Top 3 Unique Facts About Poodles
1. Poodles Once Competed in the Iditarod
Poodles were bred to be water retrievers and, as such, are serious athletes. They’ve had success competing in dog show agility competitions. In 1988, John Sutter competed in the Iditarod with a team of poodles. The rules were changed, and the competition is now only open to cold-tolerant breeds.
2. Poodles Are Incredibly Smart
A study determined that poodles are the second smartest dog breed. Border Collies have the top spot. Poodles are so sharp that most can learn a new command with five or fewer repetitions. This trait is also responsible for the famous poodle’s tendency to ignore owners’ commands.
3. All Sizes Follow the Same Breed Standard
Poodles come in three sizes: standard, miniature, and toy. Standard dogs are at least 15 inches tall at the shoulder, and most weigh anywhere from 40–70 pounds. Toys must be under 15-inches tall. All three sizes are judged in competition using the same breed standard.
Do Merle Poodles Make Good Pets?
Merle poodles make fantastic pets for the right owners. Poodles are whip-smart and have a ton of energy. They’re also incredibly sensitive. These active dogs require tons of physical activity and human attention, or they risk becoming neurotic and exhibiting unwanted behaviors such as excessive barking and hyperactivity.
Standard and miniature poodles need at least 1 hour of exercise daily to get rid of all that anxious energy. Toys can usually get by with a 45-minute outing. Training is critical for poodles as they’re incredibly intelligent and inclined to ignore their owners. Friction between household members often causes anxiety in the dogs. Poodles that aren’t ignored or don’t receive sufficient attention often become anxious and depressed.

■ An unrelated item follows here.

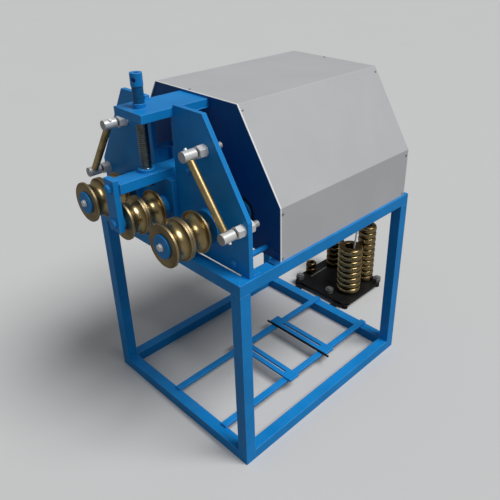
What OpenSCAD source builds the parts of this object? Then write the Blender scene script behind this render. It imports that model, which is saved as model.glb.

Merle poodles are just like other poodles: active, energetic, and intelligent. They have stunning multi-colored coats featuring dots, dashes, and flecks that create a magical, multi-hued effect. Quite a bit of controversy surrounds these dogs.
No one can agree on where the merle trait comes from in poodles, leading many to suggest the dogs aren’t purebreds. They’re considered problematic in breeding due to the risk of merle poodle puppies being born blind or deaf. They also have heightened chances of developing severe eye and ear problems later in life.